Va'eira (Exodus 6:2-9:35 )

by Eitiel Goldwicht

Being responsible parents, we are constantly teaching, modeling and reminding our children to be well mannered and polite. We teach them to express their appreciation and to say thank you to everyone from their family and friends as well as to the store clerk, the bus driver and their teachers.

Yet in this week’s Torah portion, we find a whole new level of gratitude that exceeds politeness and good manners. In the first plague Moses was commanded to “say to Aaron ‘take your staff and stretch your hand over the waters of Egypt – and they will become blood’” (Exodus 7:19). Rashi quoting the Midrash explains that Moses himself couldn't smite the Nile River and turn it into blood, nor was he allowed to hit the Nile to produce the frogs in the following plague, since he was saved by the Nile.

Similarly, he was not allowed to strike the sand to bring forth the plague of the lice, because the sand of Egypt helped him bury the Egyptian that he killed. Moses was commanded and also felt a personal obligation to refrain in order to show that even after all this time he had not lost his gratitude and appreciation for what the Nile and the sand of Egypt had done to help and protect him.

What does this mean? The Nile River doesn't have any feelings, nor would the sand of Egypt feel dejected by a lack of appreciation. Should such a lesson be manifested in our lives to the extent that we educate our children to say thank you to inanimate objects? To thank the park where they play? It seems a bit over the top. Clearly, there must be a deeper meaning behind why Moses had to show gratitude specifically in these situations where the party receiving the gratitude would be indifferent.

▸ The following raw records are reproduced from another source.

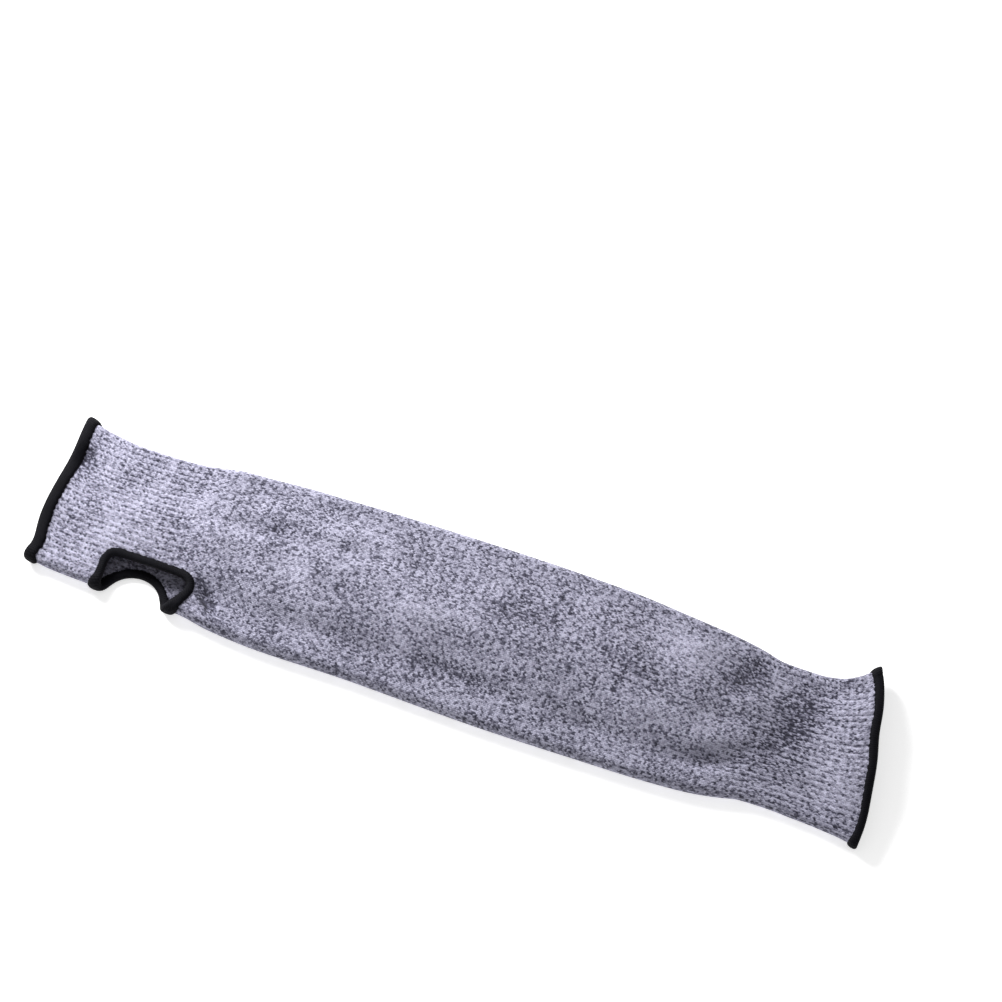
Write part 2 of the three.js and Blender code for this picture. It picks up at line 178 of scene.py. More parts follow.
# Soft valleys in the top layer, with these columns: the station, the place across from the near
# fold (-1) to the far one (1), the length and width as shares of the body's width, the depth as a
# share of the body's crown (a swell where it is negative), and the turn from the axis in degrees
DENTS = (
    (on_hand_cuff(0.07), 0.52, 0.10, 0.090, 0.14, 75),
    (on_body(0.105), -0.86, 0.10, 0.045, 0.30, -37),
    (on_body(0.260), 0.38, 0.75, 0.060, 0.26, 4.4),
    (on_body(0.290), -0.70, 0.70, 0.065, 0.22, 0),
    (on_body(0.720), -0.74, 0.75, 0.070, 0.34, -1),
    (on_body(0.940), -0.78, 0.17, 0.055, 0.30, 8),
    (on_body(0.960), -0.06, 0.25, 0.060, 0.24, 17),
    (on_body(1.000), -0.50, 0.12, 0.060, 0.20, 36),
    (on_upper_cuff(0.18), 0.72, 0.26, 0.100, 0.22, -16),
    (on_upper_cuff(0.78), 0.60, 0.14, 0.120, -0.24, 60),
)

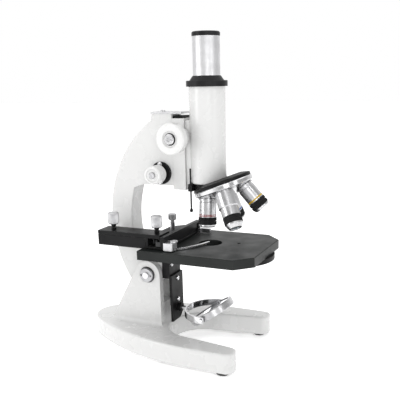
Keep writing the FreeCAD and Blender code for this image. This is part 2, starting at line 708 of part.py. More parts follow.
def stage_plate():
    body = new_body("stage_plate")
    half = d.stage_half
    front = -d.stage_front
    cut = d.stage_corner
    outline = [(-half + cut, front), (half - cut, front), (half, front + cut),
               (half, d.stage_back), (-half, d.stage_back), (-half, front + cut)]
    pad(body, [outline, circle(0, 0, d.aperture), circle(d.disc_x, -d.disc_front, d.disc_pin)],
        d.stage_bottom, d.stage_top)
    round_edges(body, d.stage_edge, lambda edge: near_value(mid(edge).z, d.stage_top)
                and edge.Curve.TypeId == "Part::GeomLine", "Chamfer")
    keep("stage_plate", body, place())


def stage_bracket():
    body = new_body("stage_bracket")
    half = d.bracket_half
    side = [(d.bracket_face, d.bracket_foot), (d.bracket_back, d.bracket_foot),
            (d.bracket_back, d.stage_bottom), (d.shelf_front, d.stage_bottom),
            (d.shelf_front, d.stage_bottom - d.shelf_depth),
            (d.bracket_face, d.stage_bottom - d.shelf_depth - 6)]
    pad(body, [side], -half, half, "YZ_Plane")
    link = d.lug_link_half
    pad(body, [rectangle(d.bracket_back - 1, d.pivot_height + 14, d.seat_front,
                         d.stage_bottom)], -link, link, "YZ_Plane")
    strip = d.strip_half
    pad(body, [rectangle(d.bracket_face, d.strip_foot, d.strip_back, d.bracket_foot + 1)],
        -strip, strip, "YZ_Plane")
    keep("stage_bracket", body, place())


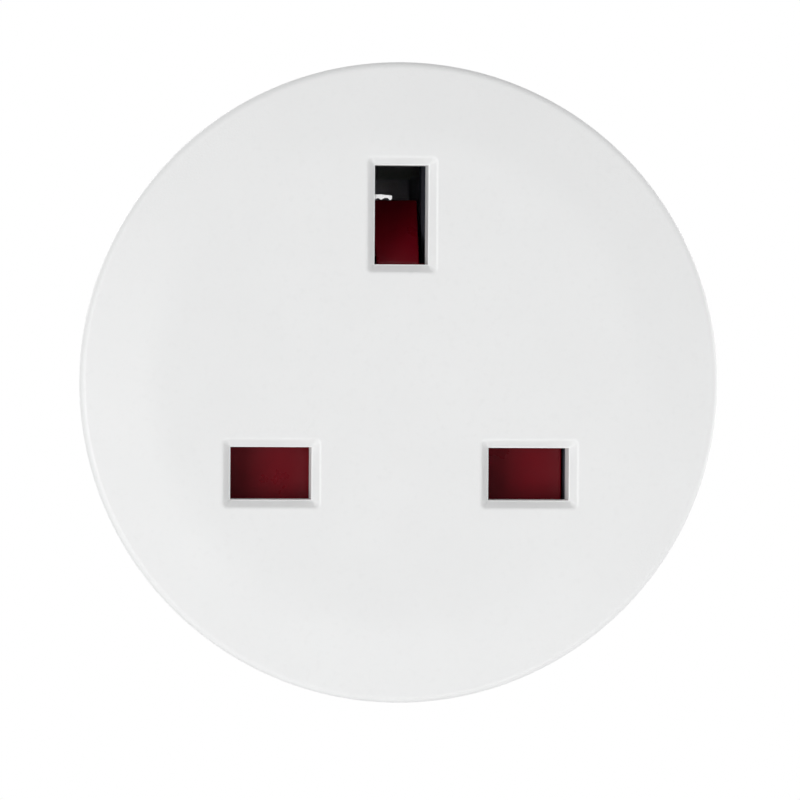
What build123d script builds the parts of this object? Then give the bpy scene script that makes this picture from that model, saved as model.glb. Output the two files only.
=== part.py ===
from build123d import *
import os
from math import radians, tan

# A travel adapter: a British three-pin socket in front of a round continental
# plug that has both kinds of earth contact. Sizes are in millimetres.
# X is to the right seen from the front, Z is up, and Y runs into the wall.
# The origin is the centre of the plug nose's end face.

# Body
COVER_RADIUS = 27.5
BODY_DEPTH = 27.0
SEAM_STEP = 0.3
BODY_DRAFT = 2.0
SHOULDER_FILLET = 1.8
HOUSING_WALL = 2.2
REAR_WALL = 2.0

# Front cover
FACE_THICKNESS = 2.5
FLAT_RADIUS = 21.0
DOME_DROP = 0.85
EDGE_FILLET = 1.0
COVER_DEPTH = 8.0
COVER_WALL = 2.2
COLLAR_WALL = 1.2
COLLAR_DEPTH = 3.7
RAIL_SPREAD = 9.6
RAIL_WIDTH = 1.2

# Lip of the rear housing inside the cover's rebate
LIP_THICKNESS = 1.2
LIP_HEIGHT = 1.5
LIP_CLEARANCE = 0.1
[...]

This is teaching us a very important lesson about real gratitude and appreciation. Saying thank you to somebody is not purely to satisfy the receiver of the accolades, to make sure the person on the other side knows how much we appreciate his efforts. It’s not just about being polite and showing good manners to those who have earned words of appreciation. Rather it is first and foremost an important and essential skill for the one who is expressing the gratitude. We say thank you and show our appreciation so that we can be the type of person who lives with an attitude of gratitude, always appreciating what we have, and what others and even inanimate objects have provided for us.

This is also the source for the famous Jewish Proverb, “Don’t throw a stone into a well from which you have drunk.” The Midrash (Shemot Rabba 20,1) quotes how Moses told God that he cannot turn the Nile into blood saying, “Is there a man that will drink from a well and then throw a rock into it?”

Therefore while it is not common practice to say thank you to the park in which we play, perhaps someone who truly lives his life with an attitude of gratitude and appreciates that he has a park will look after it better. Such a person will ensure that people don’t litter and don’t destroy it. This is the timeless lesson that the Torah is teaching us: appreciate what you have and then you’ll take good care of it, whether it has feelings or not, because it’s all about your attitude – to internalize what it means to be truly thankful and grateful.